Upon the occasion of our visit the town was given up to the heavy and stolid festivities of the "Kermesse," which is now of interest here only to the laboring class and the small farmers of the region. The center of attraction, as we found in several other towns, seemed to be an incredibly fat woman emblazoned on a canvas as the "Belle Heloise" who was seated upon a sort of throne draped in red flannel, and exhibited a pair of extremities resembling in size the masts of a ship, to the great wonder of the peasants. There were also some shabby merry-go-rounds with wheezy organs driven by machinery, and booths in which hard-featured show women were frying waffles in evil smelling grease. After buying some of these for the children who stood about with watering mouths, we left the "Kermesse" and wandered away down a silent street towards a smaller tower rising from a belt of dark trees.

This we found to be the remains of the ancient abbey of St. Winoc. A very civil mannered young priest who overtook us on the road informed us of this, and volunteered further the information that we were in what was undoubtedly the ancient jardin-clos of the Abbey. Of this retreat only the two towers standing apart in the long grass remained, one very heavy and square, supported by great buttresses of discolored brick, the other octangular, in stages, and retaining its high graceful steeple.

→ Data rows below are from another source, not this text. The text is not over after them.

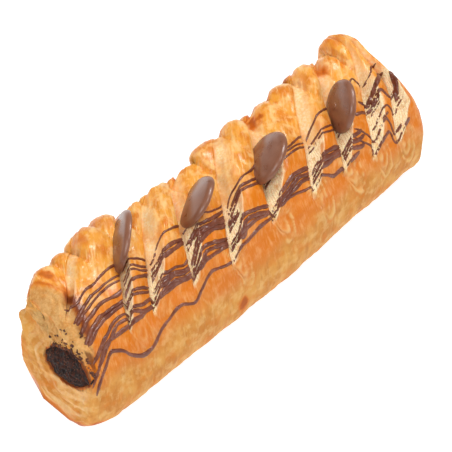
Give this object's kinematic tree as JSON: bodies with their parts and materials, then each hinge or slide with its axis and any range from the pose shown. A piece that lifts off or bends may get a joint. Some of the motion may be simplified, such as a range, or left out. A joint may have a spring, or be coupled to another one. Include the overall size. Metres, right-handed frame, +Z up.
{
  "type": "straight puff pastry bar with almond filling and chocolate",
  "caption": "Straight bar of folded puff pastry with slanting slits in its top, a dark filling that shows at both ends and chocolate buttons standing in the slits.",
  "frame": {"origin": "centre of the underside of the bounding box, where the bar rests", "axes": "+Z up, +X along the bar from the near end, whose filling faces the picture's viewer, to the far end, +Y from the folded front edge to the sealed and slit back edge"},
  "size_m": [0.1938, 0.0566, 0.0589],
  "materials": {
    "crust": "egg-glazed and baked golden, satin on the glazed bands, dull on the pale cut layers",
    "filling": "moist dark crumb",
    "chocolate": "satin milk chocolate"
  },
  "bodies": {
    "root": {"pastry": "crust", "filling": "filling", "button_1": "chocolate", "button_2": "chocolate", "button_3": "chocolate", "button_4": "chocolate"}
  },
  "joints": []
}
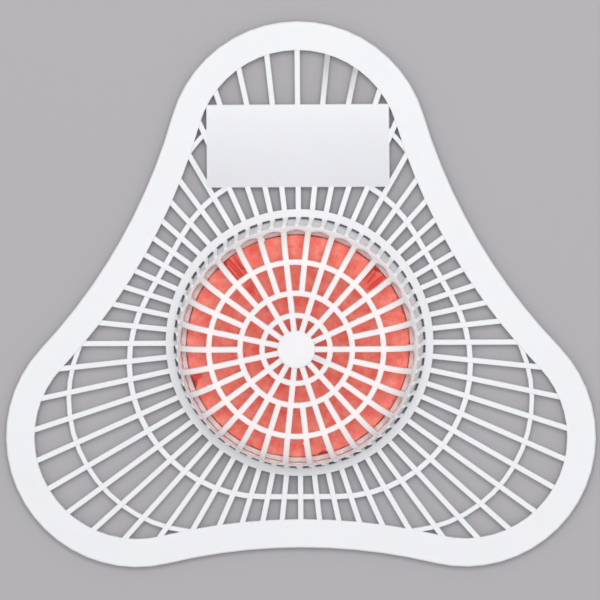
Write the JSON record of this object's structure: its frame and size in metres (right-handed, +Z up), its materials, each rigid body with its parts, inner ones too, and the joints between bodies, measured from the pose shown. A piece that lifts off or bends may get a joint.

We were unable to gain entrance to either of these towers, the doorways being choked with weeds and the dÉbris of fallen masonry. [The invaders destroyed both of these fine historical remains in November, 1914, alleging that they were being used for military observation by the Belgian army.] These small towns of Flanders had a simple dignity of their own which was of great attraction to the tourist, who could, without disillusionment, imagine himself back in the dim past. In the wayside inns or estaminets one could extract amusement and profit listening to the peasantry or admiring the sunlight dancing upon the array of bottles and glass on the leaden counters, or watch the peasants kneel and cross themselves before the invariable quaint niched figure of the Virgin and Child under the hanging lighted lantern at a street corner, the evidence of the piety of the village, or the throngs of lace-capped, rosy-cheeked milkmaids with small green carts drawn by large, black, "slobbering" dogs of fierce mien, from the distant farms, on their way to market.

Thus the everyday life of the region was rendered poetic and artistic, and all with the most charming unconsciousness.